All of the records below should be output exactly.

----

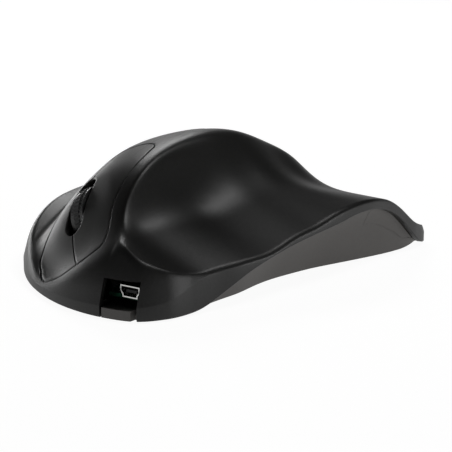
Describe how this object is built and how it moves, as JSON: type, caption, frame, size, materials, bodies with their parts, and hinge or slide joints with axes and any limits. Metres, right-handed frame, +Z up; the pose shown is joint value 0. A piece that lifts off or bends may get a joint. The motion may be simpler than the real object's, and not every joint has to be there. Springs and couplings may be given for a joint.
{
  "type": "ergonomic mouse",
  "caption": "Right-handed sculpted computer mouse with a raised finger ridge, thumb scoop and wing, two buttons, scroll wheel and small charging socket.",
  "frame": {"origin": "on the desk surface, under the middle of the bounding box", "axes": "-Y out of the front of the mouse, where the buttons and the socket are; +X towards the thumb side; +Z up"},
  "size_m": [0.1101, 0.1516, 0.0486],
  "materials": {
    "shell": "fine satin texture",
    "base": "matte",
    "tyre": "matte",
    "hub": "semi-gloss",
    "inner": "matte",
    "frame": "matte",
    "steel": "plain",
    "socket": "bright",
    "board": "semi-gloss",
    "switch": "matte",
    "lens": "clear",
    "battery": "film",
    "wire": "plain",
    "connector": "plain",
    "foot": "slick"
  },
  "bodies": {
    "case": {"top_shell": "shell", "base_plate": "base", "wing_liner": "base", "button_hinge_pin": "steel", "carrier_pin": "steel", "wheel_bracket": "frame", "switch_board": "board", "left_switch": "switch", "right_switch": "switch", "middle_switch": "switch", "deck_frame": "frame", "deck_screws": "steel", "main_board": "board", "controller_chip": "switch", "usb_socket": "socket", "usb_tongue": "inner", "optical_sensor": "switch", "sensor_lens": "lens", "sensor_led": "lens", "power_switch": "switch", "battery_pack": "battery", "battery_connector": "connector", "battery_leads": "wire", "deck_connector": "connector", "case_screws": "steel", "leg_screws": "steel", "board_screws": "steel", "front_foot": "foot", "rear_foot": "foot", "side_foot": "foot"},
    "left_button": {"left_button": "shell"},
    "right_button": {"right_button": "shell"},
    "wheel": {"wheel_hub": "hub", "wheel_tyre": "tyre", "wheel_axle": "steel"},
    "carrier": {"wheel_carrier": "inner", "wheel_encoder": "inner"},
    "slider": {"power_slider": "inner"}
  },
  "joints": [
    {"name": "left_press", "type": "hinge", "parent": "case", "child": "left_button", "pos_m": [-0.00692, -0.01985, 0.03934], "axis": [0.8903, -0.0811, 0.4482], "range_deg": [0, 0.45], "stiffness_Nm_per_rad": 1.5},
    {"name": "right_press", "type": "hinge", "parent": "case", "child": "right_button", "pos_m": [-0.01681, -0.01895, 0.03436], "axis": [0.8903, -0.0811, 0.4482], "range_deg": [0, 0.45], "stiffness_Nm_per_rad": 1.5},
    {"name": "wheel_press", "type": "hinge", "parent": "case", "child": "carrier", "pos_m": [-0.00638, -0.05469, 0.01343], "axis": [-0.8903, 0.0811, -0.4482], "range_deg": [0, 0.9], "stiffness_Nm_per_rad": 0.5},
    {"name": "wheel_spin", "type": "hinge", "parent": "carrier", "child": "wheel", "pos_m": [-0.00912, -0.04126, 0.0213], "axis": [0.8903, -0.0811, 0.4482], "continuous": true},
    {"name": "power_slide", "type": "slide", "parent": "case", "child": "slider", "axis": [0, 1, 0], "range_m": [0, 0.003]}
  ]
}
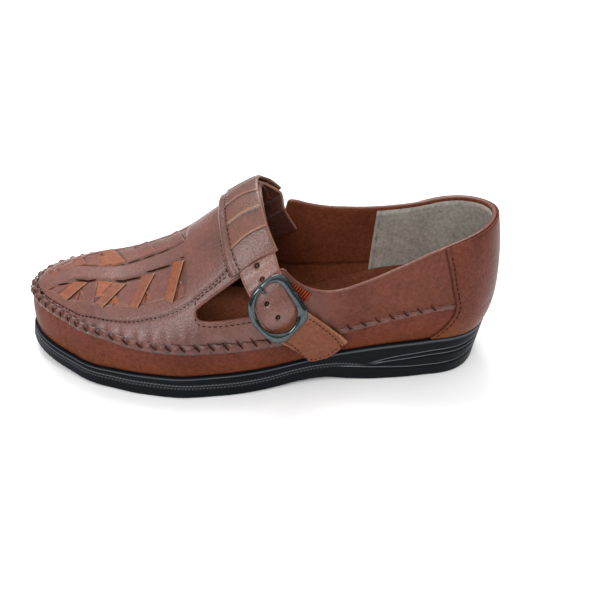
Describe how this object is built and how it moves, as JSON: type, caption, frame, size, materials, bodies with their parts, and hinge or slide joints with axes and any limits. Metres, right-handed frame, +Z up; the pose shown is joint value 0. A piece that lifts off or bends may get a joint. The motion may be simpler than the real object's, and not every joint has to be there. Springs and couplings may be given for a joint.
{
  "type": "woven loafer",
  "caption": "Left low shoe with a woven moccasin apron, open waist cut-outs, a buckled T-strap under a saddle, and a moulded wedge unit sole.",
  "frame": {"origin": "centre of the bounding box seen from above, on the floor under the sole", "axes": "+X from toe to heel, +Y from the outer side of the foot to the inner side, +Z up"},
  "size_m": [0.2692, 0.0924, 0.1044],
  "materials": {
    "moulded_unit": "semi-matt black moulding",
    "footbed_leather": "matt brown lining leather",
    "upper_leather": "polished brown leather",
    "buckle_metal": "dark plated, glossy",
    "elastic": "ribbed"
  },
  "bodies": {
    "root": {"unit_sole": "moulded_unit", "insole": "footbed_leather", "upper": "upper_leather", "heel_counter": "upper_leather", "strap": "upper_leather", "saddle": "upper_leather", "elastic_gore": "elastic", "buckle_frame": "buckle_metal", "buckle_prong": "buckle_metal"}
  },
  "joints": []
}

----

▶ [TASK RESPONSE]:
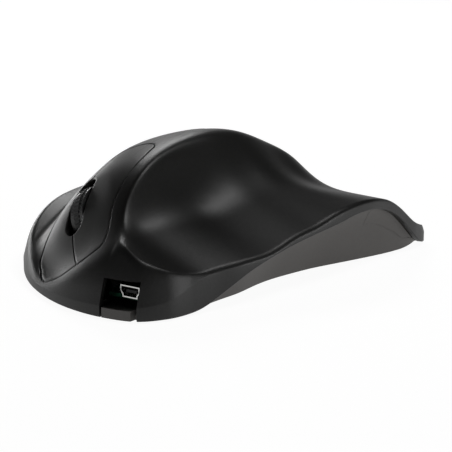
Describe how this object is built and how it moves, as JSON: type, caption, frame, size, materials, bodies with their parts, and hinge or slide joints with axes and any limits. Metres, right-handed frame, +Z up; the pose shown is joint value 0. A piece that lifts off or bends may get a joint. The motion may be simpler than the real object's, and not every joint has to be there. Springs and couplings may be given for a joint.
{
  "type": "ergonomic mouse",
  "caption": "Right-handed sculpted computer mouse with a raised finger ridge, thumb scoop and wing, two buttons, scroll wheel and small charging socket.",
  "frame": {"origin": "on the desk surface, under the middle of the bounding box", "axes": "-Y out of the front of the mouse, where the buttons and the socket are; +X towards the thumb side; +Z up"},
  "size_m": [0.1101, 0.1516, 0.0486],
  "materials": {
    "shell": "fine satin texture",
    "base": "matte",
    "tyre": "matte",
    "hub": "semi-gloss",
    "inner": "matte",
    "frame": "matte",
    "steel": "plain",
    "socket": "bright",
    "board": "semi-gloss",
    "switch": "matte",
    "lens": "clear",
    "battery": "film",
    "wire": "plain",
    "connector": "plain",
    "foot": "slick"
  },
  "bodies": {
    "case": {"top_shell": "shell", "base_plate": "base", "wing_liner": "base", "button_hinge_pin": "steel", "carrier_pin": "steel", "wheel_bracket": "frame", "switch_board": "board", "left_switch": "switch", "right_switch": "switch", "middle_switch": "switch", "deck_frame": "frame", "deck_screws": "steel", "main_board": "board", "controller_chip": "switch", "usb_socket": "socket", "usb_tongue": "inner", "optical_sensor": "switch", "sensor_lens": "lens", "sensor_led": "lens", "power_switch": "switch", "battery_pack": "battery", "battery_connector": "connector", "battery_leads": "wire", "deck_connector": "connector", "case_screws": "steel", "leg_screws": "steel", "board_screws": "steel", "front_foot": "foot", "rear_foot": "foot", "side_foot": "foot"},
    "left_button": {"left_button": "shell"},
    "right_button": {"right_button": "shell"},
    "wheel": {"wheel_hub": "hub", "wheel_tyre": "tyre", "wheel_axle": "steel"},
    "carrier": {"wheel_carrier": "inner", "wheel_encoder": "inner"},
    "slider": {"power_slider": "inner"}
  },
  "joints": [
    {"name": "left_press", "type": "hinge", "parent": "case", "child": "left_button", "pos_m": [-0.00692, -0.01985, 0.03934], "axis": [0.8903, -0.0811, 0.4482], "range_deg": [0, 0.45], "stiffness_Nm_per_rad": 1.5},
    {"name": "right_press", "type": "hinge", "parent": "case", "child": "right_button", "pos_m": [-0.01681, -0.01895, 0.03436], "axis": [0.8903, -0.0811, 0.4482], "range_deg": [0, 0.45], "stiffness_Nm_per_rad": 1.5},
    {"name": "wheel_press", "type": "hinge", "parent": "case", "child": "carrier", "pos_m": [-0.00638, -0.05469, 0.01343], "axis": [-0.8903, 0.0811, -0.4482], "range_deg": [0, 0.9], "stiffness_Nm_per_rad": 0.5},
    {"name": "wheel_spin", "type": "hinge", "parent": "carrier", "child": "wheel", "pos_m": [-0.00912, -0.04126, 0.0213], "axis": [0.8903, -0.0811, 0.4482], "continuous": true},
    {"name": "power_slide", "type": "slide", "parent": "case", "child": "slider", "axis": [0, 1, 0], "range_m": [0, 0.003]}
  ]
}
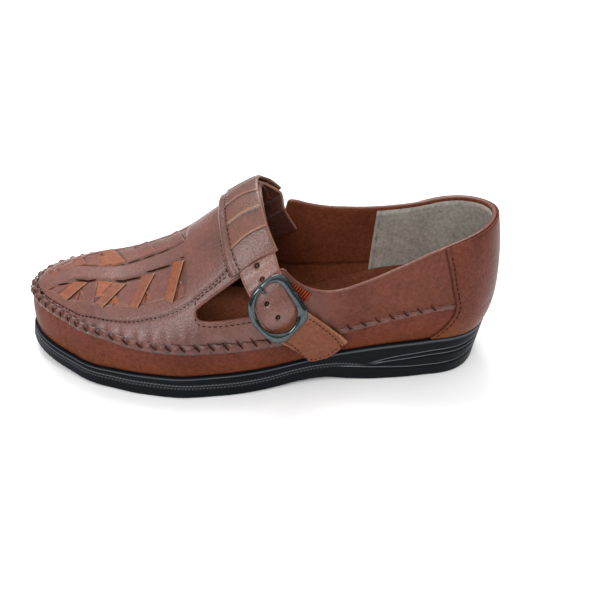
Describe how this object is built and how it moves, as JSON: type, caption, frame, size, materials, bodies with their parts, and hinge or slide joints with axes and any limits. Metres, right-handed frame, +Z up; the pose shown is joint value 0. A piece that lifts off or bends may get a joint. The motion may be simpler than the real object's, and not every joint has to be there. Springs and couplings may be given for a joint.
{
  "type": "woven loafer",
  "caption": "Left low shoe with a woven moccasin apron, open waist cut-outs, a buckled T-strap under a saddle, and a moulded wedge unit sole.",
  "frame": {"origin": "centre of the bounding box seen from above, on the floor under the sole", "axes": "+X from toe to heel, +Y from the outer side of the foot to the inner side, +Z up"},
  "size_m": [0.2692, 0.0924, 0.1044],
  "materials": {
    "moulded_unit": "semi-matt black moulding",
    "footbed_leather": "matt brown lining leather",
    "upper_leather": "polished brown leather",
    "buckle_metal": "dark plated, glossy",
    "elastic": "ribbed"
  },
  "bodies": {
    "root": {"unit_sole": "moulded_unit", "insole": "footbed_leather", "upper": "upper_leather", "heel_counter": "upper_leather", "strap": "upper_leather", "saddle": "upper_leather", "elastic_gore": "elastic", "buckle_frame": "buckle_metal", "buckle_prong": "buckle_metal"}
  },
  "joints": []
}